┌─ Entries

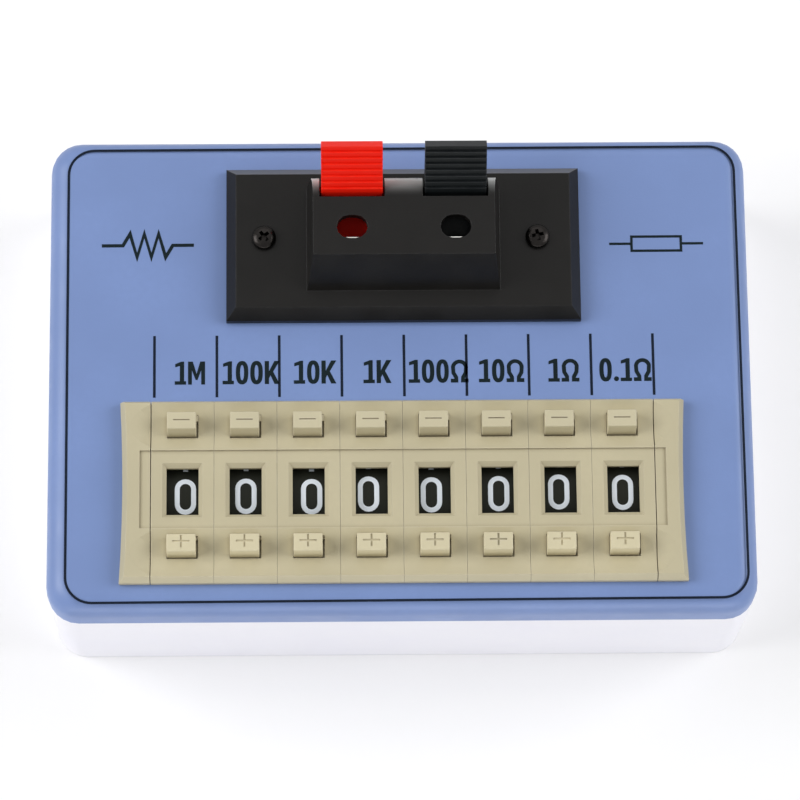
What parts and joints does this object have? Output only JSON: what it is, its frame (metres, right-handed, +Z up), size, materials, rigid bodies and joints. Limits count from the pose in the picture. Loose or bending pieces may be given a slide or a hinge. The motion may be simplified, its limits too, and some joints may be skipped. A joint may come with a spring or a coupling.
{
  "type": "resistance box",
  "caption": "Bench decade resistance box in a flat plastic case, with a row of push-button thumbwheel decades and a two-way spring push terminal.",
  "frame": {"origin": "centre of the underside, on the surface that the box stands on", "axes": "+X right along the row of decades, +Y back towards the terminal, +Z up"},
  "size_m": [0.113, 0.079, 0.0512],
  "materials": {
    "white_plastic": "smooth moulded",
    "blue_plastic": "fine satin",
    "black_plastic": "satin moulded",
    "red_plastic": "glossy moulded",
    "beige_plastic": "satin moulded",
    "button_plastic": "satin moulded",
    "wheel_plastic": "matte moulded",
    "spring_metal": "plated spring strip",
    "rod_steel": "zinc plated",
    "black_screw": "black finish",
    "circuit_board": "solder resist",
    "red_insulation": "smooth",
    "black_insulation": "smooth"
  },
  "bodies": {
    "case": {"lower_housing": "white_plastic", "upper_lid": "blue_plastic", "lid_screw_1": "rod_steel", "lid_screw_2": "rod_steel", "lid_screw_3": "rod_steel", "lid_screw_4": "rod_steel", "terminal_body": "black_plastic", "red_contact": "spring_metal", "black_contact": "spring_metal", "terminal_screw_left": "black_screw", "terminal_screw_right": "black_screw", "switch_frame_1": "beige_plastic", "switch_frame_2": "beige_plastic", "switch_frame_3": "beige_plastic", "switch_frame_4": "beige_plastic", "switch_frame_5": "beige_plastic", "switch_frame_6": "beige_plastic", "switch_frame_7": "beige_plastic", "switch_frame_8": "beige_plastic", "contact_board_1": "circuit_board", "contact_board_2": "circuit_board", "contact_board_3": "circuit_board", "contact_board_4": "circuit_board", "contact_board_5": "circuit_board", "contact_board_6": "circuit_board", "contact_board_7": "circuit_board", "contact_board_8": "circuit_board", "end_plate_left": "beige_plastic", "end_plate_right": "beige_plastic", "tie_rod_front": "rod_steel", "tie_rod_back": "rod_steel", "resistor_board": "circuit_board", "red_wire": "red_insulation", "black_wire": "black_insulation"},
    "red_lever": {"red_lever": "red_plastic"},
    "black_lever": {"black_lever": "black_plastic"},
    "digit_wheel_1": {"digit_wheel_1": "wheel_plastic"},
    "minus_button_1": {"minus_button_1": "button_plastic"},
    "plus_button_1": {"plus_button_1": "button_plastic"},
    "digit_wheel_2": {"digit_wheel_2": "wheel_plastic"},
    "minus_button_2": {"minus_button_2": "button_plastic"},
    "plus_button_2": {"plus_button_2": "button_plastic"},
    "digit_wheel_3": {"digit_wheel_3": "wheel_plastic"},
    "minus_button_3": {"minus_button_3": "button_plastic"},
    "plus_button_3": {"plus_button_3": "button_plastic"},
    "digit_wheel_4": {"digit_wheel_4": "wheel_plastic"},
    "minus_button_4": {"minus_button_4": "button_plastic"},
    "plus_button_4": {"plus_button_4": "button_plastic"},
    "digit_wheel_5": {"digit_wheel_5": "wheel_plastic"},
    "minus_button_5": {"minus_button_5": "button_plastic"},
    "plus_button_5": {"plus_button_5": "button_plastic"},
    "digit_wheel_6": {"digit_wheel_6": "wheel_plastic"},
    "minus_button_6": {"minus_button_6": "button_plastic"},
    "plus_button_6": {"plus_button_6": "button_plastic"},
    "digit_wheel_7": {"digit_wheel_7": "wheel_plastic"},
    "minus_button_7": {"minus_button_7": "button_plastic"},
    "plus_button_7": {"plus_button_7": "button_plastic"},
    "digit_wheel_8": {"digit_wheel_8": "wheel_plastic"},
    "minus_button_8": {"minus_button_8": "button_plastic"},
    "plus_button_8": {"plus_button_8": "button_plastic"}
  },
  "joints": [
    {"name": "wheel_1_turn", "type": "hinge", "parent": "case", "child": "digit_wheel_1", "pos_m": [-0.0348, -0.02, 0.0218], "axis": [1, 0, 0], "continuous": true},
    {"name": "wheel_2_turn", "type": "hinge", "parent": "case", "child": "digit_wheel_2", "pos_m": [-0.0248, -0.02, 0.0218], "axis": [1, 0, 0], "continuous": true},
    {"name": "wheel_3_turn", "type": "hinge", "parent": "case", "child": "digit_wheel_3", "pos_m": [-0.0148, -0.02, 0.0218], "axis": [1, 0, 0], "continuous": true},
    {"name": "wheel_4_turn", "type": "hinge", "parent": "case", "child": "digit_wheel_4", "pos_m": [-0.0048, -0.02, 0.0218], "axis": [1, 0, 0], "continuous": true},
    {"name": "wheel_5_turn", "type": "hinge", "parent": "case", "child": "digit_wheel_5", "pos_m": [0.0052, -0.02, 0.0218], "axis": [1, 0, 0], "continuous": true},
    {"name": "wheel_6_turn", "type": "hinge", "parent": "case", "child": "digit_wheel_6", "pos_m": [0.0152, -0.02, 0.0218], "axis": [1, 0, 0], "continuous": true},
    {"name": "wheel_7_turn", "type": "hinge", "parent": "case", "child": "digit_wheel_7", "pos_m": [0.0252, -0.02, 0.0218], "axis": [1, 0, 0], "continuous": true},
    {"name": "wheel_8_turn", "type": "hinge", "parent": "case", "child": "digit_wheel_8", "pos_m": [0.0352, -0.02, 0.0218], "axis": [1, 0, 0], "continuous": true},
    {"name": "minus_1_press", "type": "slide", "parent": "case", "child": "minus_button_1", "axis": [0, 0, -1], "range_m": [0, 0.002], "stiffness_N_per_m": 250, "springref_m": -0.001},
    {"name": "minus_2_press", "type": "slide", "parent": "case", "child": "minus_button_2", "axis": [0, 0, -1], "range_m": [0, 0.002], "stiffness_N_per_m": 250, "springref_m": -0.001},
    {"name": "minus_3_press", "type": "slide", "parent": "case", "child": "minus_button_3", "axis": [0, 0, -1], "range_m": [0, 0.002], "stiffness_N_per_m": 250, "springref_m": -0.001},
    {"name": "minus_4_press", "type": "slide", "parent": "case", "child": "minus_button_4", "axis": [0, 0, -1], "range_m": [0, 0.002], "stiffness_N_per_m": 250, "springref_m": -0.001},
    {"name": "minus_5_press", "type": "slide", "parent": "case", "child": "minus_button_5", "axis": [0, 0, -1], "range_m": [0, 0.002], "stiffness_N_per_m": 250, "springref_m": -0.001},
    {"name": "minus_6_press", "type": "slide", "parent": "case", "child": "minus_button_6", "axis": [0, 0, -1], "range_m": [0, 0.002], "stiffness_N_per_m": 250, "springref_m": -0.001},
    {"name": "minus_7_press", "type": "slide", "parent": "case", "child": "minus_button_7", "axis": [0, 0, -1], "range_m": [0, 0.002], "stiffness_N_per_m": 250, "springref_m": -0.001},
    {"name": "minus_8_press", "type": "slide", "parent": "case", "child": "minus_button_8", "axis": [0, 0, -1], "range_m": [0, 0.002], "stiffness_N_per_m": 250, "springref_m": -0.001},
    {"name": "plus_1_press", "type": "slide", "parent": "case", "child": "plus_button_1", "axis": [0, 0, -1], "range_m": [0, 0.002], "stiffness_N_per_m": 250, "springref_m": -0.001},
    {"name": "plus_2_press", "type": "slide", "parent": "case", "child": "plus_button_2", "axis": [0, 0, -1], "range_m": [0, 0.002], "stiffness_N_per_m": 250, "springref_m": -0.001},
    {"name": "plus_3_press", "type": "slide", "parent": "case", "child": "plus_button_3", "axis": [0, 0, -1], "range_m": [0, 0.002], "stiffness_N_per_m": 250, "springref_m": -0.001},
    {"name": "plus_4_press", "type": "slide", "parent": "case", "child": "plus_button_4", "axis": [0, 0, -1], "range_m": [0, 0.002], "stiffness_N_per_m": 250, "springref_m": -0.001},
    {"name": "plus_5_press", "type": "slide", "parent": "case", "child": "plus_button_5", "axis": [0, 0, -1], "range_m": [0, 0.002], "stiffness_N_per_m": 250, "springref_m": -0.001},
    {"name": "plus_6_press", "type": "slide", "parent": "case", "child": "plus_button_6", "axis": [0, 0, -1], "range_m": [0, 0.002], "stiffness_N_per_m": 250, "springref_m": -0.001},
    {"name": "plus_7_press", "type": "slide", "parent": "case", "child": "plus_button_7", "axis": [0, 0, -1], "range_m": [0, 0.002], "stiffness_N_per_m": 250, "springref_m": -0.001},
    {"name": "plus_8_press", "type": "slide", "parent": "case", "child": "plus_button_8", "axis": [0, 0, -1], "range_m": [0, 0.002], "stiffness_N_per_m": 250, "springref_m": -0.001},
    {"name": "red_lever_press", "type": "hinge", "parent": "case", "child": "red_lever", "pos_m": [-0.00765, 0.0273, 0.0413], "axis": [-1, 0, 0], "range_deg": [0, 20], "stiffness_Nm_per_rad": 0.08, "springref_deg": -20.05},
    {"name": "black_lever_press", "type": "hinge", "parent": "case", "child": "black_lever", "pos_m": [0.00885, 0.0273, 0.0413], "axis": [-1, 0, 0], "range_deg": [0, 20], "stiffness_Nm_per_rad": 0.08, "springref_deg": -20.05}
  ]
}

└─
┌─ Entries

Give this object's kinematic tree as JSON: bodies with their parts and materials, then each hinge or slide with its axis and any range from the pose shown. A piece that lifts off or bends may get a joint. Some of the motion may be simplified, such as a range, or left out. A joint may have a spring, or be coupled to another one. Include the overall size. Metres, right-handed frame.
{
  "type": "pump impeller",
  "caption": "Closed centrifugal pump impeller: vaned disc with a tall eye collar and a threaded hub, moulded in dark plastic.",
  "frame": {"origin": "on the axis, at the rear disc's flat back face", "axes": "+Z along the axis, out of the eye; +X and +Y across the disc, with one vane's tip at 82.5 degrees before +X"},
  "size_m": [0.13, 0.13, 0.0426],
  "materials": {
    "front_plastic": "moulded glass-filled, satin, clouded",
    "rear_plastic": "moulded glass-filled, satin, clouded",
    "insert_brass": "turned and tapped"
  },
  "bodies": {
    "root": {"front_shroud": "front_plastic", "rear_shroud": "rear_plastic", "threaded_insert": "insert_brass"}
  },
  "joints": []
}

└─
┌─ Entries

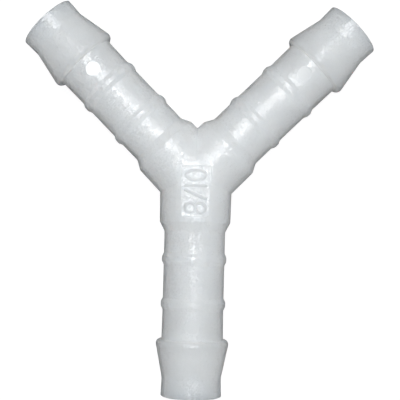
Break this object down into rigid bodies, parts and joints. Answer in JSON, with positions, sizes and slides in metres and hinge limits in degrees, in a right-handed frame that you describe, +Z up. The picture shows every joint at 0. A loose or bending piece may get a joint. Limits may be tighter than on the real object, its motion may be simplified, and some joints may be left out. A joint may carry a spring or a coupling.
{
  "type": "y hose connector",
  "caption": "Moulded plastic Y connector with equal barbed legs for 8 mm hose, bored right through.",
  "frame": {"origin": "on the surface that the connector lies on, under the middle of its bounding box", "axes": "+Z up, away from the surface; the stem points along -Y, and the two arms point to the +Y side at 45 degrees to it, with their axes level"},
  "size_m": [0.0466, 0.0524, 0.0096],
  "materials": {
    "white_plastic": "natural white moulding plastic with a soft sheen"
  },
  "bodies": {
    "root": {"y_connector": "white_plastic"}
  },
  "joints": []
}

└─

Go through the records. Copy each line where "picture" appears.

What parts and joints does this object have? Output only JSON: what it is, its frame (metres, right-handed, +Z up), size, materials, rigid bodies and joints. Limits count from the pose in the picture. Loose or bending pieces may be given a slide or a hinge. The motion may be simplified, its limits too, and some joints may be skipped. A joint may come with a spring or a coupling.
Break this object down into rigid bodies, parts and joints. Answer in JSON, with positions, sizes and slides in metres and hinge limits in degrees, in a right-handed frame that you describe, +Z up. The picture shows every joint at 0. A loose or bending piece may get a joint. Limits may be tighter than on the real object, its motion may be simplified, and some joints may be left out. A joint may carry a spring or a coupling.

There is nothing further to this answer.